DC’s two flagship heroes have been paired countless times throughout their history, with stories over the last couple of decades in particular playing up the contrast between them: Superman as godlike boy scout and Batman as, well, Dark Knight. Publicly worshiped protector and shadowy, polarizing crusader. The American way and my-way-or-the-highway. With superhero movies regularly knocked for lacking true character development, a Batman-Superman team-up vehicle sure sounds like a meaty opportunity to delve into the themes and psychology behind the costumes — Nolan’s approach multiplied by two. If you’re someone who finds the whole superteam prospect a tad busy, this might be the Batman follow-up to root for. Warner, for the record, has considered it: A decade ago, when the studio was struggling with both franchises, it ventured some distance down the road with director Wolfgang Petersen (“The Perfect Storm”) on a script titled “Batman vs. Superman.” The encore would have been a no-brainer: “Batman and Superman Hug It Out.”


After Warner Bros. Animation scored a hit in the ’90s with the acclaimed, deco-styled “Batman: The Animated Series,” the ’toonsmiths created a futuristic spinoff featuring a new teenage Batman mentored by a jaded, retirement-age Bruce Wayne. A live-action version was another of the proposals that studio brass looked at when they couldn’t seem to buy a clue; we say it’s time to look again. (Some fans will likely argue that if the franchise is going to be spun forward, then Frank Miller’s seminal, post-apocalyptic “Batman: The Dark Knight Returns” is the way to go. We’d counter that, thematically and aesthetically; Nolan has already covered Miller, if indirectly.) Maybe Warner and Ridley Scott could even do each other a favor and get together on “Beyond,” since the premise is essentially Batman relocated to the veteran director’s “Blade Runner” landscape.
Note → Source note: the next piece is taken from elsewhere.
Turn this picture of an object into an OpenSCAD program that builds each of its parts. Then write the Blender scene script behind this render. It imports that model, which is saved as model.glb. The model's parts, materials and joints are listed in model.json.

Scott has reportedly been mulling a “Blade Runner” sequel anyway, and seeing what he delivered with “Prometheus” — sci-fi that was stylish, but not so fresh — a fusion-cuisine creative recipe might serve him well.



One of DC’s more intriguing reads in recent years was this short-lived crime procedural focused on rank-and-file detectives of the Gotham P.D., and the many ways that “the job” is colored and complicated by Batman’s shadowy presence. Not surprisingly, Warner at one point reportedly discussed a TV version, which seems like the right place for it: more opportunity for character development, and to give a sense of the case-to-case grind. Would a small-screen showcase be a comedown after the “Dark Knight” trilogy? Not necessarily, if the material is handled as compellingly as in the comics. And, yes, our hero’s strictly peripheral involvement would probably need to be addressed, but we’ve got a plan: When sweeps periods roll around, run event episodes pulling Batman into the spotlight. Play up the character’s forensics prowess, which has generally gotten short shrift onscreen, and the shows wouldn’t even need to cost what “Heroes” did. For more than 70 years, Batman has starred in a title called “Detective Comics.” This could be a great chance to remind audiences why.



And now for a real wild card from Nicholson’s Joker deck: What about a low-stakes 3-D theatrical reissue for Burton’s original movie? Sure, “Batman” looks its age by this point, but it also deserves to be appreciated, not dissed as a movie that Nolan’s work rendered irrelevant. For its time, it was as bold a departure from misguided industry Bat-thinking as “Batman Begins” would later be. And give Nicholson his due for creating the bridge the franchise may have needed to get from Cesar Romero to Heath Ledger. The stiff action might not support a dimensionalized retrofit very well, but the inspired atmosphere and scenery chewing could be a kick to watch through the funny glasses. “Wait’ll they get a load of me”? You said it, Jack.